Job
Going from the top of the data below, give again each line through the one containing "a bottle's neck.", both ends kept.

Recorded information
╭──
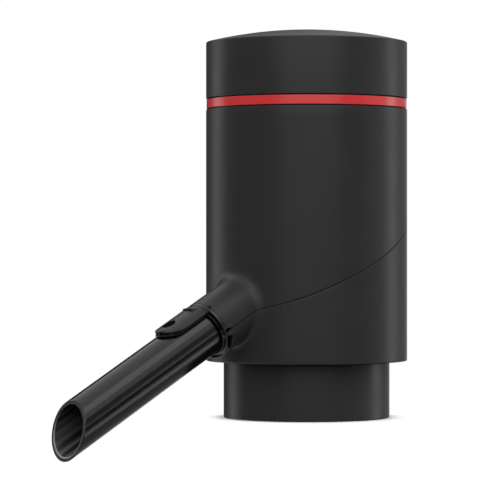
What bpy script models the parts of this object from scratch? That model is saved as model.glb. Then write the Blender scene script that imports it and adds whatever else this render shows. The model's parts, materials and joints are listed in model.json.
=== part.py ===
"""Electric wine dispenser: a battery air pump in a round head that sits on a bottle's neck.

The pump presses air into the bottle, and the wine rises through the stopper and leaves by the spout.
Metres, +Z up. The origin is on the head's axis, at the foot of the collar. The spout points along -Y.
"""

import math

import bmesh
import bpy
from mathutils import Matrix, Vector

# Shared clearances and overruns
FIT_GAP = 0.0003
CUT_OVERRUN = 0.002
BLEND_SINK = 0.0001

# Head: the round body above the collar
BODY_BOTTOM_Z = 0.01575
BODY_WALL = 0.0020
FLOOR_THICKNESS = 0.0020
EDGE_ROUND = 0.0004
RING_BOTTOM_Z = 0.0859
RING_HEIGHT = 0.0025
RING_RECESS = 0.00013
SPIGOT_WALL = 0.0008
SPIGOT_HEIGHT = 0.0064
RIM_Z = 0.1044
DOME_RISE = 0.0033
CAP_WALL = 0.0020

# Seam between the two shells: a plane through the spout's axis, tilted with it
SEAM_DROP = 0.0003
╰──
The output
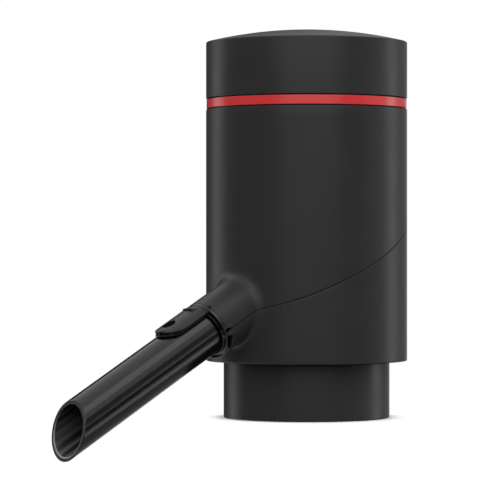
What bpy script models the parts of this object from scratch? That model is saved as model.glb. Then write the Blender scene script that imports it and adds whatever else this render shows. The model's parts, materials and joints are listed in model.json.
=== part.py ===
"""Electric wine dispenser: a battery air pump in a round head that sits on a bottle's neck.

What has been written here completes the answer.